[GOAL]: Consider the data that follows and state how many lines contain the string "points", using the number alone.

[EXTRACTED MATERIAL]:
◆ ◆ ◆ ◆ ◆

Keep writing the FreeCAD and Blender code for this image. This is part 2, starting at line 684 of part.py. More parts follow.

◆ ◆ ◆ ◆ ◆

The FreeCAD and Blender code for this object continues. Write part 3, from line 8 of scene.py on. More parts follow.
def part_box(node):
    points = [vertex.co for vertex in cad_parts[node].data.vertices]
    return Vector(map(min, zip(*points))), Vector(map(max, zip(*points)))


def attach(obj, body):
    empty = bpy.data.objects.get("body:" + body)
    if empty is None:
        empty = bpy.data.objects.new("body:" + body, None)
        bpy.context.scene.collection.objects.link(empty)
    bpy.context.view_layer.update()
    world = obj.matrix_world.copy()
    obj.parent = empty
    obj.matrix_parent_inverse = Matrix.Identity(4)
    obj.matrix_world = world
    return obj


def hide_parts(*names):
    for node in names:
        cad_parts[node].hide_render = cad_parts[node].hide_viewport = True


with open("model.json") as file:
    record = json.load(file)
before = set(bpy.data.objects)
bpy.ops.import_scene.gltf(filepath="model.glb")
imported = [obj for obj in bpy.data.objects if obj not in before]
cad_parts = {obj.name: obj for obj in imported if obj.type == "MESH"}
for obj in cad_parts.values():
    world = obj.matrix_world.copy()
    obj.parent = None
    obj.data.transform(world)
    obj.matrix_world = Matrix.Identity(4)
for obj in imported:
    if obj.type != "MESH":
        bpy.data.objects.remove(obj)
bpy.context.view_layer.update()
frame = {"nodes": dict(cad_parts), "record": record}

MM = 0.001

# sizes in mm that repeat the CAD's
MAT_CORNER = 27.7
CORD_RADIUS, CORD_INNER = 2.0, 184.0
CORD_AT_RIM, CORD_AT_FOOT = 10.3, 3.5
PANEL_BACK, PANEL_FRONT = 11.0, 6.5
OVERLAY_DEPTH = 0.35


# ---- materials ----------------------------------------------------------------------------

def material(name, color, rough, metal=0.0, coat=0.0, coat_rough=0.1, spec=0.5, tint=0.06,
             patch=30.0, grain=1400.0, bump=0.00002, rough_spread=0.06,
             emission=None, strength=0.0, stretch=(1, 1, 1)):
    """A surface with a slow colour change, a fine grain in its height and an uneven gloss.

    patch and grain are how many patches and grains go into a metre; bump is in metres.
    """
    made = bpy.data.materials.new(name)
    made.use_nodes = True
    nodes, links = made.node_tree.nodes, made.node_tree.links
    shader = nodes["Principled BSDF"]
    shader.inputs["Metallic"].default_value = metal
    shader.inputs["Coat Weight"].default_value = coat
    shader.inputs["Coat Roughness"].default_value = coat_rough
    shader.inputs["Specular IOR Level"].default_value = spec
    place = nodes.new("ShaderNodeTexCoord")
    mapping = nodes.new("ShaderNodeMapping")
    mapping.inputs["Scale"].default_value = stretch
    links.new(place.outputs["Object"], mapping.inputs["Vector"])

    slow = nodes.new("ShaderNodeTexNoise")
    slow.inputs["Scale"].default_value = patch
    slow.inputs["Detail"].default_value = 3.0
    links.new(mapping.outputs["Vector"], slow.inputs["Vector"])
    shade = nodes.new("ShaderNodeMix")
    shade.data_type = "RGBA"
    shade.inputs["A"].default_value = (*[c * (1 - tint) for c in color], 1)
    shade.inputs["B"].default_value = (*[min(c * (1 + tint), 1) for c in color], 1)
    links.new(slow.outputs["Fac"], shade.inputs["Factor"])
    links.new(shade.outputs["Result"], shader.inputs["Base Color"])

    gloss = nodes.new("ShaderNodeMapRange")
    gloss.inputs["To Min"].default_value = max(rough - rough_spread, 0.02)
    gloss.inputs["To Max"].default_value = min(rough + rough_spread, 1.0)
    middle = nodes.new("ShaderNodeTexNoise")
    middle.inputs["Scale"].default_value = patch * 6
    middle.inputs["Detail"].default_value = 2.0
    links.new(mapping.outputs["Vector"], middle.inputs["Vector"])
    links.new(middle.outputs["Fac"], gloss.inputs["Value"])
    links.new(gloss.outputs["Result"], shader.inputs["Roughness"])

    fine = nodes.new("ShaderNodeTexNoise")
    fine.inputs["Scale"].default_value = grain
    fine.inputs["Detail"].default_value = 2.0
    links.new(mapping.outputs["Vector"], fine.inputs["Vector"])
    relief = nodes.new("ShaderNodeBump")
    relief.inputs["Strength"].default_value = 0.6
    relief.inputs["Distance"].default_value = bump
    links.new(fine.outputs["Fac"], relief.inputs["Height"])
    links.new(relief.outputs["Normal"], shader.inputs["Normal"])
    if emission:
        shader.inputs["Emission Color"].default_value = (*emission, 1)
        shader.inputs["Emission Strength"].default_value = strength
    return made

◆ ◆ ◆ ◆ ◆

[ANSWER TO THIS PROBLEM]: 2